Penalties for DUI Refusal in Florida
What happens if you refuse to submit to a lawful test by law enforcement? There are several different penalties. Doing so may result in a one-year suspension of your driver's license.
Things get a bit more complicated if you've had your license suspended in the past for DUI refusal. In this scenario, you could have your license suspended for 18 months. You could also be subjected to criminal penalties as a second DUI refusal is a misdemeanor. These penalties would be separate from the DUI trial.
Refusal can serve as evidence in your DUI trial as well. While some drivers refuse to submit to a test to cover up the fact they are under the influence, prosecutors often use the refusal to argue that the driver was attempting to conceal his or her impairment.
If you receive criminal charges, you may face up to $1,000 in fines and up to a year in prison.
In some cases, you may be eligible for a temporary restricted license. You will be required to complete a DUI substance abuse education course and evaluation. This license would only allow you to drive for work or school. You may also be required to use an ignition interlock device (IID). These breathalyzers require you to blow into the device's mouthpiece and register a blood-alcohol concentration below the programmed limit before the vehicle can be operated.
Recommended Strategies Against a DUI Refusal Charge
Keep in mind that law enforcement is not allowed to pull you over for no reason. They also can't subject you to random tests. Instead, they must have reasonable cause to believe that you were operating the vehicle while under the influence and that the test is incidental to a lawful arrest.
Law enforcement in Florida is also required to inform you that your driver's license will be suspended if you refuse to submit to the test. They must also tell you how long it will be suspended and that refusal can be used against you in criminal proceedings. These are the proper and lawful procedures. They apply to chemical tests of your blood, breath, and urine.
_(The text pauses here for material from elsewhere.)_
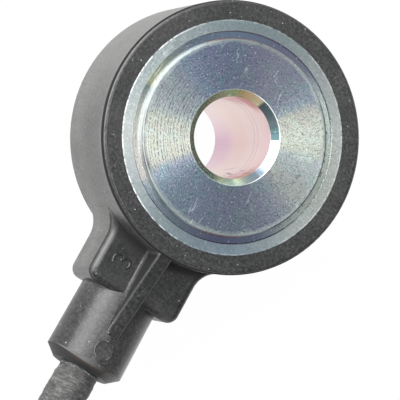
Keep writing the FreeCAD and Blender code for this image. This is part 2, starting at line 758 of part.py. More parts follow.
# Connector: a sealed two-way housing with a rear cap round the lead, a ribbed wire seal, two turned
# pins and the retainer that locks them. Its rear face is Y = 0 in its own frame, and it points along -Y.
connector_housing = new_body("connector_housing")
shell = new_sketch(connector_housing, "shell_outline", "XZ_Plane")
rounded(shell, "plug_wide - 2 * grip_deep", "plug_high", "plug_corner", "pin_level")
pad(connector_housing, "shell", shell, "plug_long")

grip = new_sketch(connector_housing, "grip_outline", "XZ_Plane", lift="grip_from")
rounded(grip, "plug_wide", "plug_high - 2 * plug_corner", "0.3", "pin_level")
grip_rib = pad(connector_housing, "grip_rib", grip, "grip_wide")
grips = connector_housing.newObject("PartDesign::LinearPattern", "grip_ribs")
grips.Originals = [grip_rib]
grips.Direction = (next(f for f in connector_housing.Origin.OriginFeatures if f.Role == "Y_Axis"), [""])
grips.Reversed = True
grips.Occurrences = 3
grips.setExpression("Length", bound("2 * grip_step"))
connector_housing.Tip = grips

catch = new_sketch(connector_housing, "catch_side", "YZ_Plane")
outline(
    catch,
    [
        ("-catch_from", "plug_high - 0.5"),
        ("-(catch_from + catch_long)", "plug_high - 0.5"),
        ("-(catch_from + catch_long)", "plug_high"),
        ("-(catch_from + catch_long * 0.2)", "plug_high + catch_high"),
        ("-catch_from", "plug_high + catch_high"),
    ],
)
pad(connector_housing, "latch_catch", catch, "catch_wide", Midplane=True)

socket = new_sketch(connector_housing, "socket_outline", "XZ_Plane", lift="plug_long")
rounded(socket, "socket_wide", "socket_high", "socket_corner", "pin_level")
pocket(connector_housing, "socket", socket, "socket_deep")
chamber = new_sketch(connector_housing, "chamber_outline", "XZ_Plane")
rounded(chamber, "seal_wide", "seal_high", "socket_corner", "pin_level")
pocket(connector_housing, "seal_chamber", chamber, "seal_deep", Reversed=True)
channels = new_sketch(connector_housing, "channel_outline", "XZ_Plane")
for side in ("-pin_pitch / 2", "pin_pitch / 2"):
    circle(channels, side, "pin_level", "shank_bore")
pocket(connector_housing, "pin_channels", channels, "plug_long - 1", Reversed=True)
slot = new_sketch(connector_housing, "key_slot_outline", "XY_Plane", lift="plug_high")
outline(
    slot,
    [
        ("-key_wide / 2 - pin_gap", "-key_from + pin_gap"),
        ("-key_wide / 2 - pin_gap", "-key_from - key_long - pin_gap"),
        ("key_wide / 2 + pin_gap", "-key_from - key_long - pin_gap"),
        ("key_wide / 2 + pin_gap", "-key_from + pin_gap"),
    ],
)
pocket(connector_housing, "key_slot", slot, "plug_high - pin_level - shank_bore / 2")

connector_cap = new_body("connector_rear_cap")
for name, lift, wide, high, corner, long, back in (
    ("cap_inner", "0", "seal_wide", "seal_high", "socket_corner", "cap_inset", False),
    ("cap_outer", "0", "plug_wide - 2 * cap_edge", "plug_high - 2 * cap_edge", "1.2", "cap_plate", True),
):
    flat = new_sketch(connector_cap, name + "_outline", "XZ_Plane", lift=lift)
    rounded(flat, wide, high, corner, "pin_level")
    pad(connector_cap, name, flat, long, Reversed=back)
collar = new_sketch(connector_cap, "collar_outline", "XZ_Plane", lift="-cap_plate")
circle(collar, "0", "pin_level", "collar_dia")
pad(connector_cap, "collar", collar, "collar_long", Reversed=True)
entry = new_sketch(connector_cap, "entry_outline", "XZ_Plane", lift="cap_inset")
circle(entry, "0", "pin_level", "cable_dia")
pocket(connector_cap, "entry", entry, "cap_inset + cap_plate + collar_long")

wire_seal = new_body("wire_seal")
waist = new_sketch(wire_seal, "waist_outline", "XZ_Plane", lift="cap_inset")
rounded(
    waist, "seal_wide - 2 * seal_waist", "seal_high - 2 * seal_waist", "socket_corner - seal_waist", "pin_level"
)
pad(wire_seal, "waist", waist, "seal_deep - cap_inset")
lip_outline = new_sketch(wire_seal, "lip_outline", "XZ_Plane", lift="cap_inset")
rounded(lip_outline, "seal_wide", "seal_high", "socket_corner", "pin_level")
lip = pad(wire_seal, "lip", lip_outline, "seal_lip")
lips = wire_seal.newObject("PartDesign::LinearPattern", "lips")
lips.Originals = [lip]
lips.Direction = (next(f for f in wire_seal.Origin.OriginFeatures if f.Role == "Y_Axis"), [""])
lips.Reversed = True
lips.Occurrences = 3
lips.setExpression("Length", bound("seal_deep - cap_inset - seal_lip"))
wire_seal.Tip = lips
passages = new_sketch(wire_seal, "passage_outline", "XZ_Plane", lift="cap_inset")
for side in ("-pin_pitch / 2", "pin_pitch / 2"):
    circle(passages, side, "pin_level", "core_dia")
pocket(wire_seal, "passages", passages, "seal_deep", Reversed=True)

pin_retainer = doc.addObject("Part::Box", "pin_retainer")
pin_retainer.setExpression("Length", bound("key_wide"))
pin_retainer.setExpression("Width", bound("key_long"))
pin_retainer.setExpression("Height", bound("plug_high - pin_level - pin_shank_dia / 2 - pin_gap"))
pin_retainer.Label = "pin_retainer"

CONNECTOR = [connector_housing, connector_cap, wire_seal]
for label, side in (("signal_pin", "pin_pitch / 2"), ("return_pin", "-pin_pitch / 2")):
    pin = new_body(label)
    half = new_sketch(pin, label + "_profile", "YZ_Plane", lift=side, shift=("0", "pin_level"))
    outline(
        half,
        [
            ("-(seal_deep + crimp_deep)", "0"),
            ("-(socket_floor + pin_reach)", "0"),
            ("-(socket_floor + pin_reach)", "pin_dia / 4"),
            ("-(socket_floor + pin_reach - pin_dia / 3)", "pin_dia / 2"),
            ("-socket_floor", "pin_dia / 2"),
            ("-socket_floor", "pin_shank_dia / 2"),
            ("-seal_deep", "pin_shank_dia / 2"),
            ("-seal_deep", "wire_dia / 2"),
            ("-(seal_deep + crimp_deep)", "wire_dia / 2"),
        ],
    )
    revolve(pin, label + "_turned", half, "H_Axis")
    CONNECTOR.append(pin)
for label, side in (("signal_core_end", "pin_pitch / 2"), ("return_core_end", "-pin_pitch / 2")):
    insulation = rod(label + "_insulation", "core_dia", "cap_inset", "seal_deep - cap_inset", side, "pin_level")
    strands = rod(label + "_strands", "wire_dia", "seal_deep", "crimp_deep", side, "pin_level")
    CONNECTOR.append(joined(label, [insulation, strands]))

doc.recompute()
connector_at = V(route[-1].x, route[-1].y + value("cap_inset"), 0)
for part in CONNECTOR:
    part.Placement = FreeCAD.Placement(connector_at, FreeCAD.Rotation())
pin_retainer.Placement = FreeCAD.Placement(
    connector_at
    + V(
        -value("key_wide") / 2,
        -value("key_from + key_long"),
        value("pin_level + pin_shank_dia / 2 + pin_gap"),
    ),
    FreeCAD.Rotation(),
)
doc.recompute()

NODES = """housing sleeve insulating_tube flange_insulator flange_contact piezo_ring mass_contact
    mass_insulator seismic_mass disc_spring clamp_nut bleed_resistor signal_core return_core cable
    connector_housing connector_rear_cap wire_seal pin_retainer signal_pin return_pin signal_core_end
    return_core_end""".split()

for thing in doc.Objects:
    if {"Invalid", "Error"} & set(thing.State):
        raise RuntimeError(f"{thing.Name} failed: {thing.State}")
os.makedirs("parts", exist_ok=True)
for name in NODES:
    shape = doc.getObjectsByLabel(name)[0].Shape
    if shape.isNull() or not shape.isValid() or len(shape.Solids) != 1:
        raise RuntimeError(name + " isn't one valid solid")
for name in NODES:
    shape = doc.getObjectsByLabel(name)[0].Shape
    shape.exportStep(f"parts/{name}.step")
    print(f"{name}: {shape.Volume:.1f} mm3")
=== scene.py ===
import math

import bmesh
import bpy
from mathutils import Matrix, Vector, noise


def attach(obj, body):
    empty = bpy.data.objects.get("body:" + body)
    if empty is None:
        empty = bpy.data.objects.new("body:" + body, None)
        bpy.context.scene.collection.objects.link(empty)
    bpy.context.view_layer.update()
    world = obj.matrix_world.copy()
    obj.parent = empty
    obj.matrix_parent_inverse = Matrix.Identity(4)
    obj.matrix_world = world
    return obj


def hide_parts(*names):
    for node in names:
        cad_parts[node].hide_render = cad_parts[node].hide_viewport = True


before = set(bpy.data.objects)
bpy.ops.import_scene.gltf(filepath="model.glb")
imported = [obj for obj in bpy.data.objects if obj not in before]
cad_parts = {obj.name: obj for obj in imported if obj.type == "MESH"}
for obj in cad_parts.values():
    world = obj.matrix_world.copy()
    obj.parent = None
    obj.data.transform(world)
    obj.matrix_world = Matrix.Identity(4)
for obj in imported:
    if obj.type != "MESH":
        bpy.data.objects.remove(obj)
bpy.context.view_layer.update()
MM = 0.001

# Levels and radii of the CAD model that the finishes follow, in millimetres.
FACE = 16.2
DISC_RADIUS = 14.1
LAND_OUT, BAND_OUT, PAD_OUT, MOUTH_OUT = 12.05, 10.93, 10.15, 4.94
MOUTH_BASE = 15.95
BORE_RADIUS = 4.2
# The shoulder block, rib and tail point to -Y: their sizes, and how far from the bore's axis they end.
BLOCK_SIDE, BLOCK_END, BLOCK_TOP = 5.5, 19.4, 12.48
RIB_SIDE = 1.4
TAIL_START, TAIL_END, TAIL_LEVEL = 19.0, 27.6, 8.4
BEVEL_RUN = 0.95
MARK_AT, MARK_WIDE = (0.0, -25.17, 0.0), 1.95
# The camera's turn about the bore's axis, in degrees.
PICTURE_TURN = 30.4


# Moulded housing: one shot of black glass-filled nylon round the clamped stack, in a spark-eroded
# tool. The faces carry the tool's fine grain, with a few glints of glass fibre near the surface.
def colour(text):
    """'#rrggbb' as seen on the screen, turned into Blender's linear colour."""
    parts = [int(text[i : i + 2], 16) / 255 for i in (1, 3, 5)]
    return tuple(p / 12.92 if p <= 0.04045 else ((p + 0.055) / 1.055) ** 2.4 for p in parts) + (1.0,)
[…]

People often have the misconception that they are required to submit to field sobriety tests. The law does not require you to do so. You are not subject to penalties if you refuse to take a field sobriety test. These tests are often used to uncover the probable cause for an arrest and submission to a chemical test. Knowing your rights is important, as officers are not required to inform you that you do not have to submit to a field sobriety test. Depending on the circumstances, these tests are often unreliable, and it may not be in your best interest to submit to them.
What are possible legal defense options if you are charged with a DUI refusal? First, know that an experienced DUI attorney can help you achieve the most favorable outcome. Many options are available, but they require a committed, proficient DUI attorney.
Your attorney will likely review whether the law enforcement officer violated your rights.
As described earlier, several laws and procedures regarding DUI testing and arrest exist. Law enforcement officers must follow them to the letter. Your attorney may argue that your rights were violated. These arguments may take shape as assertions that the arresting law enforcement officer did not have probable cause to pull you over in the first place. Your attorney will also study the details of your arrest and make note of any proper protocol that was not followed.
Just because you have been arrested and charged with a DUI refusal does not mean you will be convicted of the offense. The State has the burden of proof to convict you of the offense, and you have the right to have a judge hear and rule on your case impartially. Only the judge can come to the ultimate ruling on your case, but a skilled, experienced DUI attorney can help argue your case and present the evidence in the most favorable light.
Entering a guilty plea for a DUI refusal will open you up to several serious consequences, including the suspension or loss of your driver's license, fines, and criminal charges. Your attorney can argue that your rights were violated or you had a lawful reason for not submitting to the test and have your charges dismissed or dropped.